- Data block -
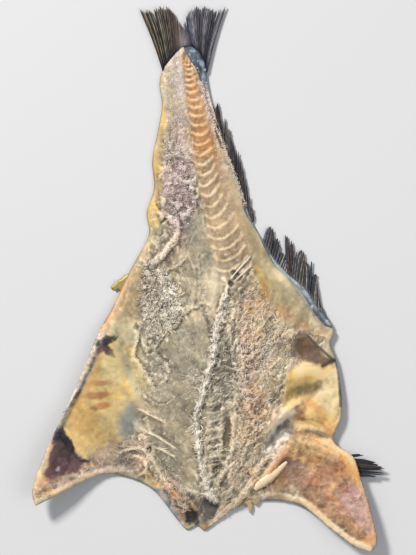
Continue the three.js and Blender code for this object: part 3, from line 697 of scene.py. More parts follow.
# Paint, laid on in this order. Regions: colour, softness in mm, strength, corners in pixels.
REGIONS = [
    ("strip", 9, 0.9, [(203, 75), (215, 110), (226, 150), (240, 190), (250, 215), (236, 226), (222, 200),
                       (212, 160), (204, 120), (196, 85)]),
    ("olive strip", 9, 0.9, [(236, 206), (250, 218), (270, 250), (285, 272), (270, 282), (256, 276),
     (246, 250)]),
    ("shoulder", 8, 0.9, [(262, 258), (285, 272), (325, 328), (308, 326), (284, 300), (266, 280)]),
    ("orange column", 7, 0.95, [(183, 50), (196, 80), (206, 104), (212, 130), (219, 158), (208, 170),
     (196, 165),
                                (190, 130), (184, 90)]),
    ("sand", 9, 0.95, [(196, 160), (216, 156), (224, 190), (240, 222), (250, 250), (244, 270), (228, 280),
                       (212, 268), (204, 225), (198, 190)]),
    ("pink white", 6, 0.95, [(163, 60), (183, 60), (187, 90), (190, 125), (178, 132), (166, 128),
     (161, 100)]),
    ("lilac white", 6, 0.9, [(164, 58), (176, 46), (184, 50), (186, 80), (185, 98), (176, 94), (164, 76)]),
    ("pink grey", 8, 0.9, [(166, 116), (186, 112), (192, 160), (186, 172), (164, 172)]),
    ("mauve", 8, 0.9, [(165, 160), (190, 158), (197, 205), (194, 224), (182, 240), (176, 225), (160, 195)]),
    ("grey loin", 8, 0.8, MID_FLESH),
    ("pink grey", 9, 0.5, [(168, 236), (184, 240), (182, 270), (168, 272), (160, 262)]),
    ("pale tan", 7, 0.9, [(140, 255), (158, 262), (150, 300), (140, 330), (118, 345), (100, 338),
     (104, 318),
                          (122, 285)]),
    ("membrane", 9, 0.8, [(150, 268), (184, 290), (186, 312), (166, 334), (154, 352), (140, 344),
     (142, 300)]),
    ("cream plate", 8, 0.85, CREAM_PLATE),
    ("warm loin", 10, 0.8, RIGHT_LOIN),
    ("membrane", 8, 0.6, BETWEEN_CRESTS),
    ("grey loin", 9, 0.75, [(188, 316), (206, 312), (212, 332), (206, 372), (190, 388), (172, 378),
     (170, 350)]),
    ("olive loin", 10, 0.8, [(176, 384), (200, 392), (194, 430), (196, 476), (182, 486), (160, 456),
     (150, 420)]),
    ("membrane", 8, 0.7, [(140, 350), (156, 350), (170, 366), (164, 384), (176, 392), (158, 402),
     (146, 384)]),
    ("cream bright", 7, 0.95, [(110, 320), (140, 322), (138, 350), (144, 372), (148, 392), (138, 390),
     (128, 368),
                              (116, 352), (106, 338)]),
    ("flap yellow", 7, 0.95, LEFT_FLAP),
    ("flap bright", 12, 0.9, [(98, 350), (114, 346), (124, 372), (116, 388), (100, 384)]),
    ("cream", 9, 0.8, [(122, 350), (138, 360), (146, 388), (138, 396), (128, 378)]),
    ("flap olive", 9, 0.55, [(106, 412), (124, 404), (126, 430), (112, 440), (98, 430)]),
    ("blue stain", 10, 0.75, [(126, 398), (142, 404), (144, 428), (130, 442), (118, 436), (120, 414)]),
    ("dusky", 8, 0.85, [(88, 450), (110, 442), (146, 440), (152, 474), (120, 478), (92, 472)]),
    ("collar", 6, 0.95, [(34, 500), (42, 470), (56, 440), (64, 444), (90, 464), (120, 474), (96, 484),
     (60, 496)]),
    ("maroon", 3.4, 0.97, [(59, 424), (66, 436), (74, 452), (88, 462), (76, 472), (52, 480), (45, 473),
     (48, 456)]),
    ("olive loin", 8, 0.5, [(184, 480), (206, 478), (206, 500), (192, 506), (184, 496)]),
    ("yellow fat", 4, 0.8, [(141, 474), (150, 468), (162, 478), (168, 490), (152, 487)]),
    ("flap orange", 3, 0.6, [(150, 478), (162, 482), (170, 492), (156, 488)]),
    ("pink grey", 4, 0.8, [(153, 462), (166, 472), (182, 488), (190, 496), (184, 501), (166, 486),
     (152, 474)]),
    ("rust", 2.4, 0.95, [(168, 487), (184, 495), (198, 508), (186, 511), (187, 531), (178, 517),
     (171, 502)]),
    ("shaded skin", 1.6, 0.95, [(150, 486), (162, 489), (170, 491), (175, 504), (180, 519), (187, 531),
     (176, 524),
                              (164, 508)]),
    ("black", 2.6, 0.95, [(55, 429), (63, 422), (69, 434), (74, 450), (66, 447), (60, 440), (52, 442)]),
    ("black", 1.8, 0.97, [(94, 341), (98, 336), (104, 337), (110, 335), (118, 334), (113, 340),
     (108, 344), (111, 350),
                          (113, 357), (106, 353), (100, 350), (92, 356)]),
    ("blue stain", 6, 0.5, [(120, 414), (136, 410), (144, 426), (134, 440), (120, 434)]),
    ("black", 2.5, 0.97, [(185, 510), (199, 509), (200, 523), (187, 528)]),
    ("dark slate", 3, 0.95, [(200, 497), (213, 497), (221, 504), (215, 521), (203, 526), (198, 512)]),
    ("rust", 2.5, 0.8, [(214, 522), (222, 508), (232, 500), (228, 512), (214, 527), (204, 530),
     (203, 524)]),
    ("pink grey", 7, 0.7, [(224, 470), (240, 452), (256, 450), (250, 480), (232, 496), (216, 500)]),
    ("olive dark", 8, 0.8, [(270, 284), (290, 286), (314, 308), (306, 326), (290, 326), (274, 312)]),
    ("shoulder", 8, 0.7, [(275, 345), (296, 350), (300, 366), (286, 380), (274, 372)]),
    ("plum", 2.8, 0.95, [(288.5, 341), (299, 334), (307, 335), (320, 348), (330, 358), (335, 361),
     (330, 365.5),
                         (320, 366.5), (312, 363.5), (301, 363.5), (296, 354)]),
    ("flap yellow", 6, 0.95, RIGHT_FLAP),
    ("lump pale", 7, 0.85, [(316, 378), (338, 368), (341, 400), (334, 414), (318, 406)]),
    ("cream loin", 8, 0.7, [(266, 322), (284, 318), (294, 338), (288, 352), (272, 352), (262, 338)]),
    ("cool grey", 8, 0.65, [(256, 348), (270, 342), (276, 356), (262, 376), (254, 368)]),
    ("olive loin", 8, 0.7, [(258, 372), (284, 362), (286, 392), (270, 408), (258, 396)]),
    ("grey loin", 8, 0.7, [(214, 346), (234, 338), (240, 370), (238, 396), (222, 404), (208, 396),
     (210, 372)]),
    ("pink loin", 8, 0.7, [(240, 292), (254, 296), (252, 330), (258, 380), (262, 412), (248, 416),
     (242, 380),
                           (238, 330)]),
    ("warm orange", 7, 0.8, [(248, 386), (260, 384), (264, 410), (254, 430), (248, 410)]),
    ("pale tan", 8, 0.5, [(232, 416), (250, 420), (256, 440), (240, 450), (230, 440)]),
    # Painted light over the valley, against the shade of its hollow.
    ("valley painted light", 5, 0.95, [(262, 452), (272, 430), (288, 414), (299, 405), (300, 412), (290, 424),
     (284, 444),
                              (270, 460)]),
    ("wing", 5, 0.97, RIGHT_WING),
    ("wing gold", 9, 0.8, [(292, 440), (312, 438), (336, 452), (334, 466), (308, 464), (290, 458)]),
    ("wing purple", 7, 0.8, [(286, 464), (304, 468), (316, 482), (310, 496), (290, 486), (280, 474)]),
    ("wing lilac", 7, 0.85, [(336, 490), (350, 482), (366, 486), (371, 510), (371, 532), (358, 528),
     (342, 512)]),
    ("brown", 4, 0.7, [(268, 492), (288, 486), (300, 500), (304, 506), (280, 504), (264, 500)]),
]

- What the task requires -
Extract each line of the material exactly as it stands.

- Exercise result -
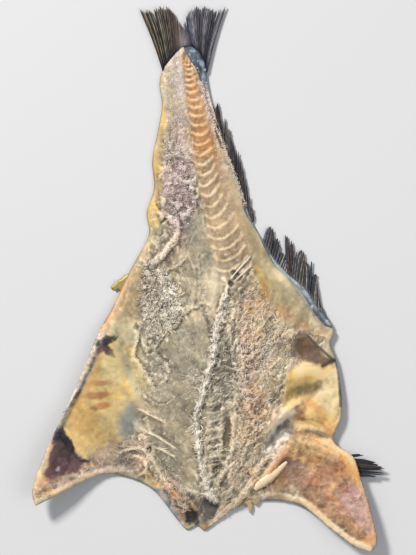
Continue the three.js and Blender code for this object: part 3, from line 697 of scene.py. More parts follow.
# Paint, laid on in this order. Regions: colour, softness in mm, strength, corners in pixels.
REGIONS = [
    ("strip", 9, 0.9, [(203, 75), (215, 110), (226, 150), (240, 190), (250, 215), (236, 226), (222, 200),
                       (212, 160), (204, 120), (196, 85)]),
    ("olive strip", 9, 0.9, [(236, 206), (250, 218), (270, 250), (285, 272), (270, 282), (256, 276),
     (246, 250)]),
    ("shoulder", 8, 0.9, [(262, 258), (285, 272), (325, 328), (308, 326), (284, 300), (266, 280)]),
    ("orange column", 7, 0.95, [(183, 50), (196, 80), (206, 104), (212, 130), (219, 158), (208, 170),
     (196, 165),
                                (190, 130), (184, 90)]),
    ("sand", 9, 0.95, [(196, 160), (216, 156), (224, 190), (240, 222), (250, 250), (244, 270), (228, 280),
                       (212, 268), (204, 225), (198, 190)]),
    ("pink white", 6, 0.95, [(163, 60), (183, 60), (187, 90), (190, 125), (178, 132), (166, 128),
     (161, 100)]),
    ("lilac white", 6, 0.9, [(164, 58), (176, 46), (184, 50), (186, 80), (185, 98), (176, 94), (164, 76)]),
    ("pink grey", 8, 0.9, [(166, 116), (186, 112), (192, 160), (186, 172), (164, 172)]),
    ("mauve", 8, 0.9, [(165, 160), (190, 158), (197, 205), (194, 224), (182, 240), (176, 225), (160, 195)]),
    ("grey loin", 8, 0.8, MID_FLESH),
    ("pink grey", 9, 0.5, [(168, 236), (184, 240), (182, 270), (168, 272), (160, 262)]),
    ("pale tan", 7, 0.9, [(140, 255), (158, 262), (150, 300), (140, 330), (118, 345), (100, 338),
     (104, 318),
                          (122, 285)]),
    ("membrane", 9, 0.8, [(150, 268), (184, 290), (186, 312), (166, 334), (154, 352), (140, 344),
     (142, 300)]),
    ("cream plate", 8, 0.85, CREAM_PLATE),
    ("warm loin", 10, 0.8, RIGHT_LOIN),
    ("membrane", 8, 0.6, BETWEEN_CRESTS),
    ("grey loin", 9, 0.75, [(188, 316), (206, 312), (212, 332), (206, 372), (190, 388), (172, 378),
     (170, 350)]),
    ("olive loin", 10, 0.8, [(176, 384), (200, 392), (194, 430), (196, 476), (182, 486), (160, 456),
     (150, 420)]),
    ("membrane", 8, 0.7, [(140, 350), (156, 350), (170, 366), (164, 384), (176, 392), (158, 402),
     (146, 384)]),
    ("cream bright", 7, 0.95, [(110, 320), (140, 322), (138, 350), (144, 372), (148, 392), (138, 390),
     (128, 368),
                              (116, 352), (106, 338)]),
    ("flap yellow", 7, 0.95, LEFT_FLAP),
    ("flap bright", 12, 0.9, [(98, 350), (114, 346), (124, 372), (116, 388), (100, 384)]),
    ("cream", 9, 0.8, [(122, 350), (138, 360), (146, 388), (138, 396), (128, 378)]),
    ("flap olive", 9, 0.55, [(106, 412), (124, 404), (126, 430), (112, 440), (98, 430)]),
    ("blue stain", 10, 0.75, [(126, 398), (142, 404), (144, 428), (130, 442), (118, 436), (120, 414)]),
    ("dusky", 8, 0.85, [(88, 450), (110, 442), (146, 440), (152, 474), (120, 478), (92, 472)]),
    ("collar", 6, 0.95, [(34, 500), (42, 470), (56, 440), (64, 444), (90, 464), (120, 474), (96, 484),
     (60, 496)]),
    ("maroon", 3.4, 0.97, [(59, 424), (66, 436), (74, 452), (88, 462), (76, 472), (52, 480), (45, 473),
     (48, 456)]),
    ("olive loin", 8, 0.5, [(184, 480), (206, 478), (206, 500), (192, 506), (184, 496)]),
    ("yellow fat", 4, 0.8, [(141, 474), (150, 468), (162, 478), (168, 490), (152, 487)]),
    ("flap orange", 3, 0.6, [(150, 478), (162, 482), (170, 492), (156, 488)]),
    ("pink grey", 4, 0.8, [(153, 462), (166, 472), (182, 488), (190, 496), (184, 501), (166, 486),
     (152, 474)]),
    ("rust", 2.4, 0.95, [(168, 487), (184, 495), (198, 508), (186, 511), (187, 531), (178, 517),
     (171, 502)]),
    ("shaded skin", 1.6, 0.95, [(150, 486), (162, 489), (170, 491), (175, 504), (180, 519), (187, 531),
     (176, 524),
                              (164, 508)]),
    ("black", 2.6, 0.95, [(55, 429), (63, 422), (69, 434), (74, 450), (66, 447), (60, 440), (52, 442)]),
    ("black", 1.8, 0.97, [(94, 341), (98, 336), (104, 337), (110, 335), (118, 334), (113, 340),
     (108, 344), (111, 350),
                          (113, 357), (106, 353), (100, 350), (92, 356)]),
    ("blue stain", 6, 0.5, [(120, 414), (136, 410), (144, 426), (134, 440), (120, 434)]),
    ("black", 2.5, 0.97, [(185, 510), (199, 509), (200, 523), (187, 528)]),
    ("dark slate", 3, 0.95, [(200, 497), (213, 497), (221, 504), (215, 521), (203, 526), (198, 512)]),
    ("rust", 2.5, 0.8, [(214, 522), (222, 508), (232, 500), (228, 512), (214, 527), (204, 530),
     (203, 524)]),
    ("pink grey", 7, 0.7, [(224, 470), (240, 452), (256, 450), (250, 480), (232, 496), (216, 500)]),
    ("olive dark", 8, 0.8, [(270, 284), (290, 286), (314, 308), (306, 326), (290, 326), (274, 312)]),
    ("shoulder", 8, 0.7, [(275, 345), (296, 350), (300, 366), (286, 380), (274, 372)]),
    ("plum", 2.8, 0.95, [(288.5, 341), (299, 334), (307, 335), (320, 348), (330, 358), (335, 361),
     (330, 365.5),
                         (320, 366.5), (312, 363.5), (301, 363.5), (296, 354)]),
    ("flap yellow", 6, 0.95, RIGHT_FLAP),
    ("lump pale", 7, 0.85, [(316, 378), (338, 368), (341, 400), (334, 414), (318, 406)]),
    ("cream loin", 8, 0.7, [(266, 322), (284, 318), (294, 338), (288, 352), (272, 352), (262, 338)]),
    ("cool grey", 8, 0.65, [(256, 348), (270, 342), (276, 356), (262, 376), (254, 368)]),
    ("olive loin", 8, 0.7, [(258, 372), (284, 362), (286, 392), (270, 408), (258, 396)]),
    ("grey loin", 8, 0.7, [(214, 346), (234, 338), (240, 370), (238, 396), (222, 404), (208, 396),
     (210, 372)]),
    ("pink loin", 8, 0.7, [(240, 292), (254, 296), (252, 330), (258, 380), (262, 412), (248, 416),
     (242, 380),
                           (238, 330)]),
    ("warm orange", 7, 0.8, [(248, 386), (260, 384), (264, 410), (254, 430), (248, 410)]),
    ("pale tan", 8, 0.5, [(232, 416), (250, 420), (256, 440), (240, 450), (230, 440)]),
    # Painted light over the valley, against the shade of its hollow.
    ("valley painted light", 5, 0.95, [(262, 452), (272, 430), (288, 414), (299, 405), (300, 412), (290, 424),
     (284, 444),
                              (270, 460)]),
    ("wing", 5, 0.97, RIGHT_WING),
    ("wing gold", 9, 0.8, [(292, 440), (312, 438), (336, 452), (334, 466), (308, 464), (290, 458)]),
    ("wing purple", 7, 0.8, [(286, 464), (304, 468), (316, 482), (310, 496), (290, 486), (280, 474)]),
    ("wing lilac", 7, 0.85, [(336, 490), (350, 482), (366, 486), (371, 510), (371, 532), (358, 528),
     (342, 512)]),
    ("brown", 4, 0.7, [(268, 492), (288, 486), (300, 500), (304, 506), (280, 504), (264, 500)]),
]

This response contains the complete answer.